● What you will do
What lies from the line containing "color([0.62, 0.64, 0.67])" through the line containing "points = [vertex.co"? Print exactly those lines, with both ends, and no others.

- - -

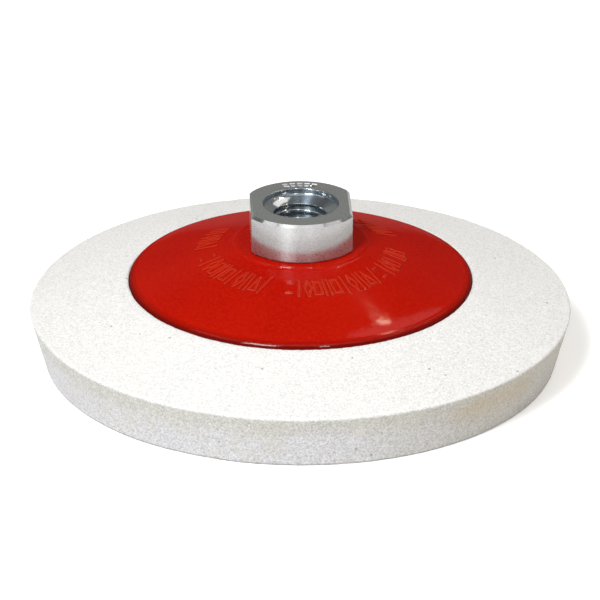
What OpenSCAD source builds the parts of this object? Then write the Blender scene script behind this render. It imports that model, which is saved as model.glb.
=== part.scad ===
// Felt polishing wheel for an angle grinder: a dished ring of pressed wool felt, held
// between a painted steel cup and a clamp plate that are riveted together by a threaded hub.
// It rests on the outer ring of its working face. The origin is the centre of that ring,
// +Z points up along the spin axis to the hub.

/* [Felt ring] */
// Largest diameter of the felt, at its upper edge
felt_d = 125; // [100:1:180]
// Diameter of the ring that the felt rests on
foot_d = 118.8; // [96:0.2:176]
// Height of the felt's upper outer edge above the ground
rim_h = 13; // [6:0.5:20]
// Slope of the dished felt, in degrees from flat
felt_slope = 15; // [5:1:20]

/* [Backing cup] */
// Outer diameter of the pressed cup
cup_d = 79.4; // [60:0.2:95]
// Sheet thickness of the cup
cup_t = 1.2; // [0.8:0.1:2]
// Slope of the cup, in degrees from flat
cup_slope = 18; // [10:0.5:22]
// Radius that rounds the cup's edge
lip_round = 0.8; // [0.4:0.1:1]
// Height of the flat crown that the hub sits on
crown_z = 28.1; // [26:0.1:34]

/* [Threaded hub] */
// Diameter of the hub's head
hub_d = 27.4; // [24.5:0.1:30]
// Width across the two spanner flats
hub_flats = 23.1; // [20:0.1:24]
// Height of the head above the crown
hub_h = 9.2; // [6:0.1:16]
// Chamfer round the head's upper edge
hub_chamfer = 0.6; // [0.2:0.1:1]
// Minor diameter of the M14 x 2 spindle thread
thread_minor_d = 11.84; // [11.8:0.01:12.3]
// Length of the threaded stretch
thread_len = 18; // [10:1:20]
// Diameter of the counterbore at the mouth
mouth_d = 17.4; // [15:0.1:19]
// Depth of the counterbore's straight wall
mouth_wall = 1.1; // [0.2:0.1:2]
// Depth at which the cone under that wall meets the thread
mouth_depth = 2.6; // [2.2:0.1:4]
// Diameter of the plain bore below the thread
relief_d = 14.6; // [14:0.1:15.5]
// Diameter of the neck that is riveted over
neck_d = 18; // [17:0.1:20]
// Diameter of the riveted lip
rivet_d = 22; // [20:0.1:26]

/* [Clamp stack] */
// Outer diameter of the spacer sleeve
sleeve_d = 23; // [21:0.1:28]
// Gap all round between the sleeve and the felt
felt_gap = 0.2; // [0.1:0.1:1]
// Outer diameter of the clamp plate
plate_d = 62; // [44:1:80]
// Diameter of the clamp plate's flat centre
plate_flat_d = 34; // [30:1:40]
// Thickness of the clamp plate
plate_t = 1.5; // [1:0.1:2.5]
// Outer diameter of the rivet washer
washer_d = 27; // [25:0.5:32]
// Thickness of the rivet washer
washer_t = 1.5; // [1:0.1:2]

/* [Hidden] */
$fn = 128;

felt_r = felt_d / 2;
foot_r = foot_d / 2;
cup_r = cup_d / 2;
hub_r = hub_d / 2;
neck_r = neck_d / 2;
plate_r = plate_d / 2;
plate_flat_r = plate_flat_d / 2;

// The cone of the cup starts just outside the hub's head.
crown_r = hub_r + 0.2;
// How far the cup's lip presses into the felt.
lip_bite = 0.9;
// Height of the riveted lip below the washer.
rivet_h = 1.4;
// The hub's top face.
top_z = crown_z + hub_h;

// Height of the felt's upper face and of its working face at radius r.
function felt_top(r) = rim_h + (felt_r - r) * tan(felt_slope);
function felt_under(r) = (foot_r - r) * tan(felt_slope);
// Height of the cup's outer and inner cone at radius r.
function cup_top(r) = crown_z - (r - crown_r) * tan(cup_slope);
function cup_under(r) = cup_top(r) - cup_t / cos(cup_slope);

// Points of a round corner, centred at c, from angle a0 to angle a1.
function arc(c, r, a0, a1, steps) =
    [for (i = [0 : steps]) let (a = a0 + (a1 - a0) * i / steps) c + r * [cos(a), sin(a)]];

lip_centre = [cup_r - lip_round, cup_top(cup_r - lip_round) - lip_round / cos(cup_slope)];
lip_in_r = cup_r - cup_t;
lip_z = felt_top(cup_r) - lip_bite;
crown_under = crown_z - cup_t;
// Radius where the cone's underside meets the crown's flat underside.
crown_under_r = crown_r - cup_t * tan(cup_slope / 2);

seat_z = felt_under(plate_flat_r);
plate_drop = plate_t / cos(felt_slope);
plate_under_r = plate_flat_r - plate_t * tan(felt_slope / 2);
washer_z = seat_z - plate_t - washer_t;
rivet_z = washer_z - rivet_h;
thread_top = top_z - mouth_depth;
thread_end = thread_top - thread_len;

module felt_disc() {
    bore_r = sleeve_d / 2 + felt_gap;
    color([0.93, 0.93, 0.90])
        rotate_extrude()
            polygon([
                [foot_r, 0],
                [felt_r, rim_h],
                [cup_r, felt_top(cup_r)],
                [cup_r, lip_z],
                [lip_in_r, lip_z],
                [lip_in_r, cup_under(lip_in_r)],
                [crown_under_r, crown_under],
                [bore_r, crown_under],
                [bore_r, seat_z],
                [plate_flat_r, seat_z]
            ]);
}

module backing_cup() {
    color([0.78, 0.10, 0.05])
        rotate_extrude()
            polygon(concat(
                [[neck_r, crown_under], [crown_under_r, crown_under]],
                [[lip_in_r, cup_under(lip_in_r)], [lip_in_r, lip_z], [cup_r, lip_z]],
                arc(lip_centre, lip_round, 0, 90 - cup_slope, 6),
                [[crown_r, crown_z], [neck_r, crown_z]]
            ));
}

module threaded_hub() {
    color([0.75, 0.77, 0.80])
        union() {
            intersection() {
                difference() {
                    hub_head();
                    translate([0, 0, crown_z - 1]) cylinder(d = thread_minor_d, h = hub_h + 2);
                    hub_mouth();
                }
                flats_block();
            }
            hub_neck();
        }
}

// The turned head, with its chamfered upper edge.
module hub_head() {
    translate([0, 0, crown_z]) cylinder(r = hub_r, h = hub_h - hub_chamfer);
    translate([0, 0, top_z - hub_chamfer])
        cylinder(r1 = hub_r, r2 = hub_r - hub_chamfer, h = hub_chamfer);
}

// The counterbore, and below it the cone that guides the spindle into the thread.
module hub_mouth() {
    translate([0, 0, thread_top])
        cylinder(d1 = thread_minor_d, d2 = mouth_d, h = mouth_depth - mouth_wall);
    translate([0, 0, top_z - mouth_wall])
        cylinder(d = mouth_d, h = mouth_wall + 1);
}

// What is left between the two spanner flats, with a chamfer along both upper edges.
module flats_block() {
    half = hub_flats / 2;
    rotate([90, 0, 0])
        linear_extrude(height = 2 * hub_r + 2, center = true)
            polygon([
                [-half, crown_z], [half, crown_z],
                [half, top_z - hub_chamfer], [half - hub_chamfer, top_z],
                [hub_chamfer - half, top_z], [-half, top_z - hub_chamfer]
            ]);
}

// The neck below the head: thread, plain bore and the lip riveted over the washer.
module hub_neck() {
    thread_r = thread_minor_d / 2;
    relief_r = relief_d / 2;
    rotate_extrude()
        polygon([
            [thread_r, crown_z], [thread_r, thread_end],
            [relief_r, thread_end - (relief_r - thread_r)], [relief_r, washer_z],
            [rivet_d / 2 - rivet_h, rivet_z], [rivet_d / 2, rivet_z],
            [rivet_d / 2, washer_z], [neck_r, washer_z], [neck_r, crown_z]
        ]);
}

module spacer_sleeve() {
    color([0.62, 0.64, 0.67])
        translate([0, 0, seat_z])
            difference() {
                cylinder(d = sleeve_d, h = crown_under - seat_z);
                translate([0, 0, -1]) cylinder(r = neck_r, h = crown_under - seat_z + 2);
            }
}

module clamp_plate() {
    color([0.60, 0.61, 0.63])
        rotate_extrude()
            polygon([
                [neck_r, seat_z], [neck_r, seat_z - plate_t],
                [plate_under_r, seat_z - plate_t],
                [plate_r, felt_under(plate_r) - plate_drop],
                [plate_r, felt_under(plate_r)],
                [plate_flat_r, seat_z]
            ]);
}

module rivet_washer() {
    color([0.70, 0.71, 0.73])
        translate([0, 0, washer_z])
            difference() {
                cylinder(d = washer_d, h = washer_t);
                translate([0, 0, -1]) cylinder(r = neck_r, h = washer_t + 2);
            }
}

felt_disc();
backing_cup();
threaded_hub();
spacer_sleeve();
clamp_plate();
rivet_washer();
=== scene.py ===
# %% [markdown]
# # A felt polishing wheel
# This lesson builds the looks of a felt polishing wheel around its finished CAD model.
# The wheel is a thick ring of pressed wool felt. A red pressed-steel cup holds it from
# above, a steel plate holds it from below, and a threaded hub is riveted through all of them.
# The CAD model already says how large each piece is and where it sits, so the first step
# only loads that frame. Every new mesh is made in metres in the same frame.

# %% Load the frame
import math

import bpy
import numpy as np
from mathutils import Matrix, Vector


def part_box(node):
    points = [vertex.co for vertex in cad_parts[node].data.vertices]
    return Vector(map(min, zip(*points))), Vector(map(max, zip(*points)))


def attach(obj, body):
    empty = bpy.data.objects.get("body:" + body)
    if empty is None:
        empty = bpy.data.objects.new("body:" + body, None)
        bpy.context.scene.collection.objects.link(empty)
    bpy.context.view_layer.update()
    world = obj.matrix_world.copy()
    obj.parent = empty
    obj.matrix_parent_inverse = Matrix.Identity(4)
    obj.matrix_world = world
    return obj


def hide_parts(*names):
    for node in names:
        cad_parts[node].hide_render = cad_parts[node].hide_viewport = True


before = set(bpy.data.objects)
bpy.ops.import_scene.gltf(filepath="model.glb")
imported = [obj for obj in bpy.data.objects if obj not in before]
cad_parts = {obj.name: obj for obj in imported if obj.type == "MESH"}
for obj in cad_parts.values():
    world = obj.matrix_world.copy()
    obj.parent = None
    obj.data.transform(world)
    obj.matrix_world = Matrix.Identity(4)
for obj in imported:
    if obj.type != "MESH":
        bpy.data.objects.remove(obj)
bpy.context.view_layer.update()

MM = 0.001
print("CAD pieces:", ", ".join(sorted(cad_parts)))

# %% [markdown]
# ## The camera
# The camera comes first, because everything after it is judged through it. The wheel is
# looked down on from a quarter of the way up, from a little to the left of the spanner
# flats. A long lens from 0.8 m away keeps the circles nearly true ellipses. The lens is
# aimed just above the table, so that the hub has room at the top of the picture.

# %% Camera
CAMERA_DISTANCE = 0.8
CAMERA_UP = math.radians(25.17)
CAMERA_LEFT = math.radians(2.5)
CAMERA_ROLL = math.radians(0.23)
AIM_HEIGHT = 12.9 * MM
AIM_RIGHT = -0.1 * MM

camera_data = bpy.data.cameras.new("camera")
camera_data.lens = 205.7
camera_data.clip_end = 20
camera = bpy.data.objects.new("camera", camera_data)
bpy.context.scene.collection.objects.link(camera)
camera.location = CAMERA_DISTANCE * Vector((
    -math.sin(CAMERA_LEFT) * math.cos(CAMERA_UP),
    -math.cos(CAMERA_LEFT) * math.cos(CAMERA_UP),
    math.sin(CAMERA_UP),
))
look = Vector((AIM_RIGHT, 0, AIM_HEIGHT)) - camera.location
camera.rotation_euler = look.to_track_quat("-Z", "Y").to_euler()
camera.rotation_euler.rotate_axis("Z", CAMERA_ROLL)
bpy.context.scene.camera = camera
bpy.context.scene.view_settings.view_transform = "Standard"
print("camera at", [round(c, 3) for c in camera.location])

# %% [markdown]
# ## Measures from the frame
# The boxes of the CAD nodes give the radii and heights that the looks have to meet. The
# slopes aren't in a box, so they are worked out from two heights or stated once, here.

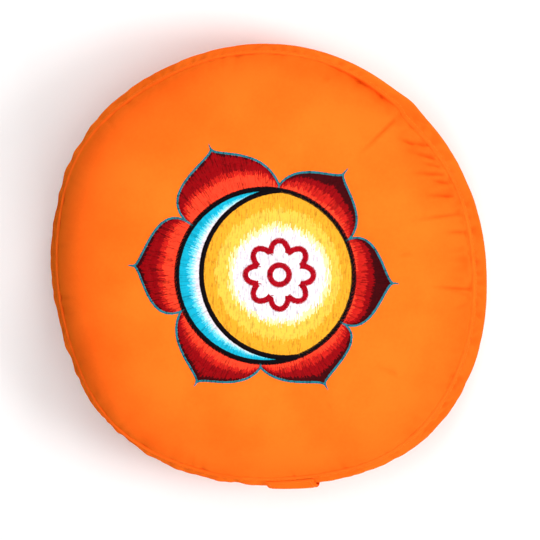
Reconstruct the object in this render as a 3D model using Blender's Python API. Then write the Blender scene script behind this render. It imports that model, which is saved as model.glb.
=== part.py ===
"""Round yoga and meditation cushion with a sewn side band and a carry handle.

The cushion lies on its base panel. The origin is the middle of the base, +Z is up,
and azimuths run counter-clockwise from +X as seen from above. Sizes are in
millimetres here and in metres in the meshes.
"""

import math

import bmesh
import bpy
from mathutils import Vector

MM = 0.001

# Driving sizes of the filled cushion
WIDEST_RADIUS = 180.0
HEIGHT = 150.0
TOP_SEAM_RADIUS = 169.0
TOP_SEAM_HEIGHT = 112.0
BOTTOM_SEAM_RADIUS = 167.0
BOTTOM_SEAM_HEIGHT = 15.0
BASE_RADIUS = 146.0
CROWN_FULLNESS = 5.5
CROWN_SHOULDER = 0.72
BAND_FULLNESS = 0.78

# Seam lip: the allowances of both panels, turned onto the band and stitched down
LIP_WIDTH = 4.2
LIP_RISE = 0.8
LIP_EDGE = 0.4
CREASE_DEPTH = 1.0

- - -

● Output for this exercise
    color([0.62, 0.64, 0.67])
        translate([0, 0, seat_z])
            difference() {
                cylinder(d = sleeve_d, h = crown_under - seat_z);
                translate([0, 0, -1]) cylinder(r = neck_r, h = crown_under - seat_z + 2);
            }
}

module clamp_plate() {
    color([0.60, 0.61, 0.63])
        rotate_extrude()
            polygon([
                [neck_r, seat_z], [neck_r, seat_z - plate_t],
                [plate_under_r, seat_z - plate_t],
                [plate_r, felt_under(plate_r) - plate_drop],
                [plate_r, felt_under(plate_r)],
                [plate_flat_r, seat_z]
            ]);
}

module rivet_washer() {
    color([0.70, 0.71, 0.73])
        translate([0, 0, washer_z])
            difference() {
                cylinder(d = washer_d, h = washer_t);
                translate([0, 0, -1]) cylinder(r = neck_r, h = washer_t + 2);
            }
}

felt_disc();
backing_cup();
threaded_hub();
spacer_sleeve();
clamp_plate();
rivet_washer();
=== scene.py ===
# %% [markdown]
# # A felt polishing wheel
# This lesson builds the looks of a felt polishing wheel around its finished CAD model.
# The wheel is a thick ring of pressed wool felt. A red pressed-steel cup holds it from
# above, a steel plate holds it from below, and a threaded hub is riveted through all of them.
# The CAD model already says how large each piece is and where it sits, so the first step
# only loads that frame. Every new mesh is made in metres in the same frame.

# %% Load the frame
import math

import bpy
import numpy as np
from mathutils import Matrix, Vector


def part_box(node):
    points = [vertex.co for vertex in cad_parts[node].data.vertices]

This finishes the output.